Monday, Jan. 27, 2020: Palisades Ensemble
The Palisades Ensemble was founded in 1992 by conductor and Cornell Professor of Music Martin Hearne and is comprised of the finest instrumental musicians from regional orchestras in the upper Midwest. The ensemble first performed at the 93rd Annual May Music Festival at Cornell College and has returned to the Festival and Music Mondays many times.
Its program will be “El Sombrero de Tres Picos,” Suite No. 1, by Manuel De Falla; “Chants d’Auvergne” (selected from Series 1–5) by Joseph Canteloube, featuring soprano soloist Lisa Hearne; and “Appalachian Spring Suite for Orchestra” by Aaron Copland.
Monday, Feb. 17, 2020: Amara Piano Quartet
The Amara Piano Quartet, founded in 2012 and in residence at Iowa State University, has shown a deep commitment to performing new music. One of its earliest projects was a concert of George Tsontakis’ chamber works.

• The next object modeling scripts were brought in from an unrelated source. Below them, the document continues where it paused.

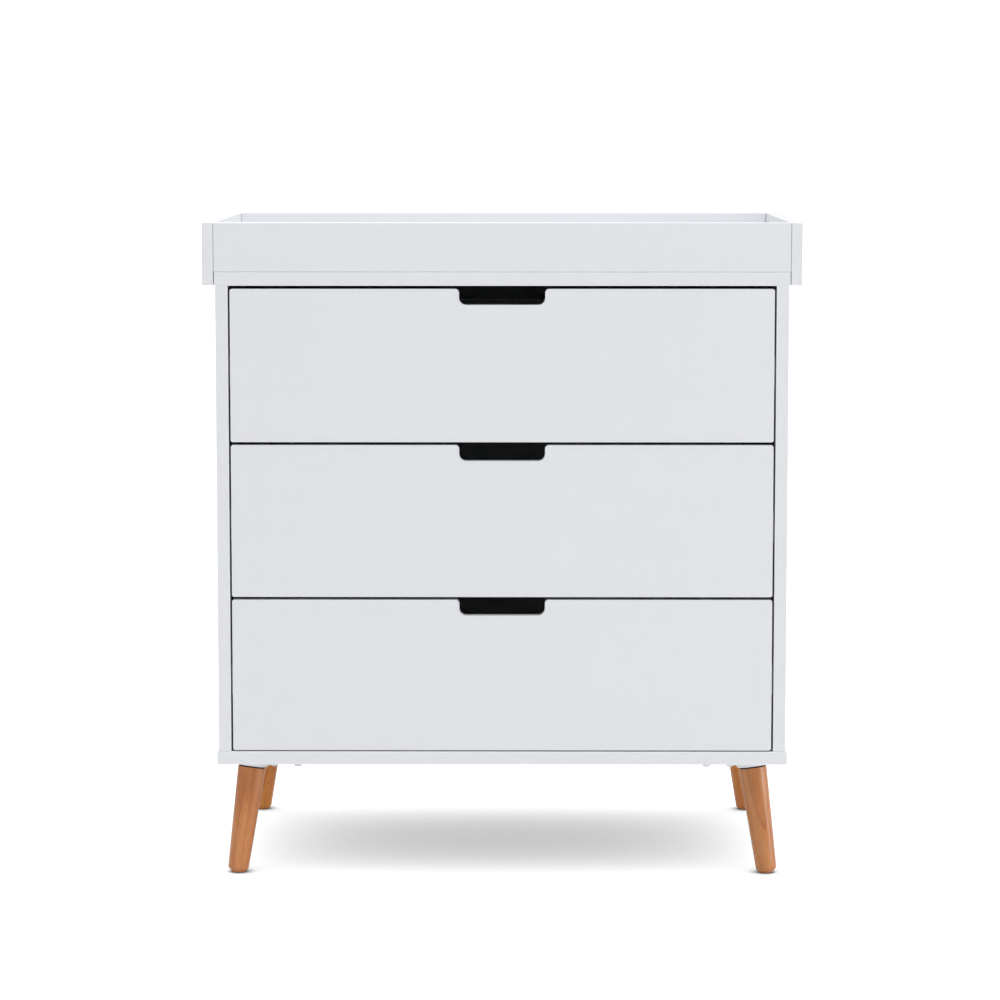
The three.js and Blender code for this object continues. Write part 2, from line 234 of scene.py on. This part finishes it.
def remap(tree, value, low, high, from_low=0.0, from_high=1.0):
    node = tree.nodes.new("ShaderNodeMapRange")
    node.inputs["From Min"].default_value = from_low
    node.inputs["From Max"].default_value = from_high
    node.inputs["To Min"].default_value = low
    node.inputs["To Max"].default_value = high
    tree.links.new(value, node.inputs["Value"])
    return node.outputs["Result"]


def ramp(tree, value, stops):
    """A colour ramp through (position, colour) stops."""
    node = tree.nodes.new("ShaderNodeValToRGB")
    elements = node.color_ramp.elements
    while len(elements) < len(stops):
        elements.new(0.5)
    for element, (position, colour) in zip(elements, stops):
        element.position = position
        element.color = (*colour, 1)
    tree.links.new(value, node.inputs["Fac"])
    return node.outputs["Color"]


def mix_colours(tree, factor, first, second, blend="MIX"):
    """Blends two colours. The factor and each colour may be a value or a socket."""
    node = tree.nodes.new("ShaderNodeMix")
    node.data_type = "RGBA"
    node.blend_type = blend
    sockets = {socket.identifier: socket for socket in node.inputs}
    for name, value in (("Factor_Float", factor), ("A_Color", first), ("B_Color", second)):
        if isinstance(value, tuple):
            sockets[name].default_value = (*value, 1)
        elif isinstance(value, float):
            sockets[name].default_value = value
        else:
            tree.links.new(value, sockets[name])
    return next(socket for socket in node.outputs if socket.identifier == "Result_Color")


def bump(tree, shader, height, strength, distance):
    node = tree.nodes.new("ShaderNodeBump")
    node.inputs["Strength"].default_value = strength
    node.inputs["Distance"].default_value = distance
    tree.links.new(height, node.inputs["Height"])
    tree.links.new(node.outputs["Normal"], shader.inputs["Normal"])


# ---- Materials -----------------------------------------------------------------------------------

def white_board_material(name, first, second, roughness):
    """Satin melamine face: an even white with faint cloudiness and a fine pressed texture."""
    material, tree, shader = new_material(name)
    place = object_coordinates(tree)
    cloud = noise(tree, place, scale=5, detail=3)
    shader.inputs["Specular IOR Level"].default_value = 0.45
    tree.links.new(mix_colours(tree, cloud, first, second), shader.inputs["Base Color"])
    patches = noise(tree, place, scale=38, detail=4)
    tree.links.new(remap(tree, patches, *roughness), shader.inputs["Roughness"])
    bump(tree, shader, noise(tree, place, scale=1400), strength=0.12, distance=0.06 * MM)
    return material


def beech_material(prefix, seed, matrix):
    """Turned beech under satin varnish, with its grain along the leg's own Z.

    The growth rings lie round a tilted pith behind the leg, so on the turned surface they open
    into a few long pointed arches. Fine fibre and short faint flecks lie along the grain.
    """
    material, tree, shader = new_material(f"beech_{prefix}")
    # the leg's painted-light tint scales the wood colours
    dark, middle, light = (tuple(part * share for part, share in zip(colour, LEG_PAINTED_LIGHT_TINTS[prefix]))
                           for colour in (BEECH_DARK, BEECH_MIDDLE, BEECH_LIGHT))
    (pith_x, pith_y), pith_tilt = PITHS[prefix]
    place = local_coordinates(tree, matrix)
    offset = tuple(step * seed for step in GRAIN_STEP)
    tone = noise(tree, mapped(tree, place, (1, 1, 0.22), offset), scale=42, detail=1)
    ground = ramp(tree, tone, [(0.36, dark), (0.50, middle), (0.64, light)])

    rings = tree.nodes.new("ShaderNodeTexWave")
    rings.wave_type = "RINGS"
    rings.rings_direction = "Z"
    rings.wave_profile = "SAW"
    rings.inputs["Scale"].default_value = RING_SCALE
    rings.inputs["Distortion"].default_value = 2.0
    rings.inputs["Detail"].default_value = 1
    rings.inputs["Detail Scale"].default_value = 0.5
    tilted = mapped(tree, place, offset=(pith_x, pith_y, 0), turn=(math.radians(pith_tilt), 0, 0))
    tree.links.new(tilted, rings.inputs["Vector"])
    late_wood = remap(tree, rings.outputs["Fac"], 0.0, 1.0, from_low=0.45)
    ringed = mix_colours(tree, 0.75, ground, ramp(tree, late_wood, [
        (0.0, (1.0, 1.0, 1.0)),
        (0.70, (0.94, 0.88, 0.82)),
        (1.0, (0.74, 0.60, 0.47)),
    ]), "MULTIPLY")

    fibre = noise(tree, mapped(tree, place, (1, 1, 0.03), offset), scale=1000, detail=3)
    fibred = mix_colours(tree, 0.8, ringed, ramp(tree, fibre, [
        (0.30, (0.86, 0.82, 0.78)),
        (0.70, (1.0, 1.0, 1.0)),
    ]), "MULTIPLY")
    fleck_noise = noise(tree, mapped(tree, place, (1, 1, 0.16), offset), scale=620, detail=1)
    flecks = remap(tree, fleck_noise, 0.0, 0.35, from_low=0.60, from_high=0.72)
    tree.links.new(mix_colours(tree, flecks, fibred, BEECH_FLECK), shader.inputs["Base Color"])
    tree.links.new(remap(tree, fibre, *BEECH_ROUGHNESS), shader.inputs["Roughness"])
    shader.inputs["Specular IOR Level"].default_value = 0.35
    shader.inputs["Coat Weight"].default_value = 0.6
    shader.inputs["Coat Roughness"].default_value = 0.32
    bump(tree, shader, fibre, strength=0.15, distance=0.06 * MM)
    return material


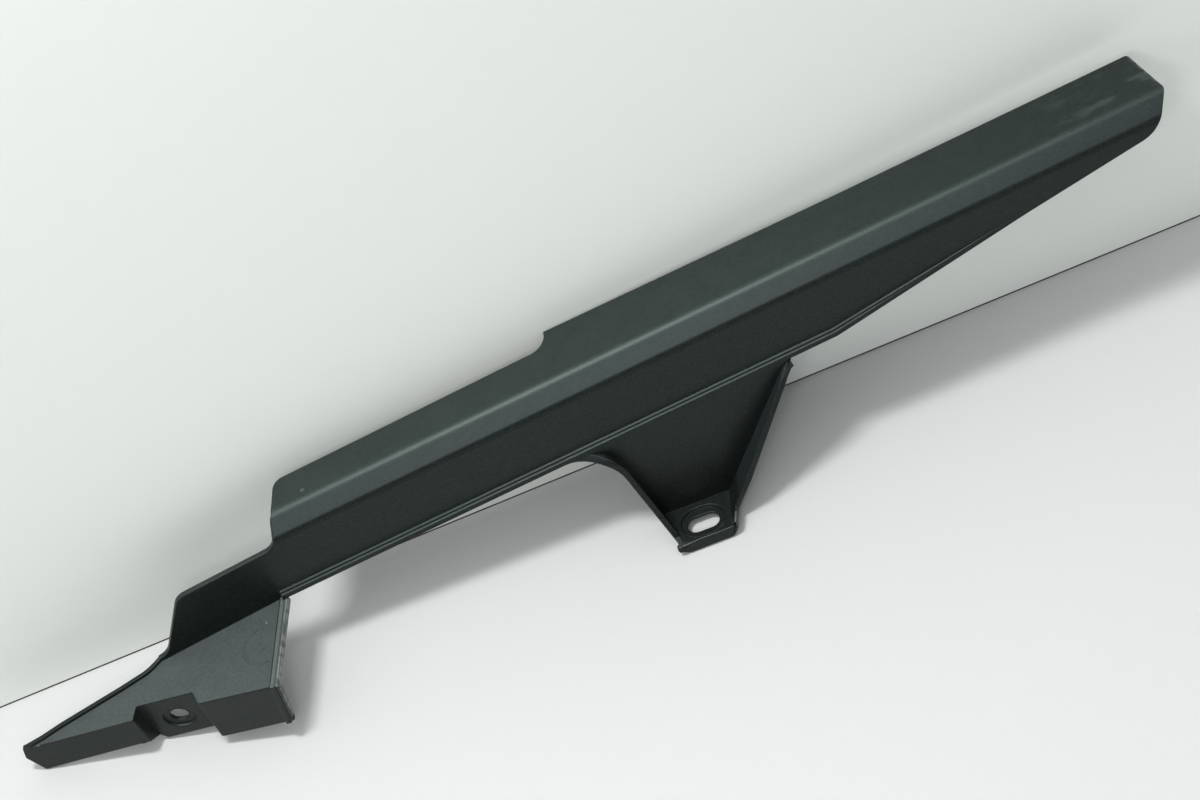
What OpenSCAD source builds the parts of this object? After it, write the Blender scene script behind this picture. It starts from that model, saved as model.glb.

This led to commissions by Tsontakis for the Amara Quartet and a 2016 recording, which Gramophone magazine described as “play[ed] with vibrant and sensitive expressivity.”
At Cornell they will perform their latest Tsontakis’ commission, Piano Quartet No. 4, as well as Frank Bridge’s “Phantasie” and Gabriel Fauré’s Piano Quartet in G minor, Op. 45. The piano quartet features a pianist, violinist, violist, and cellist.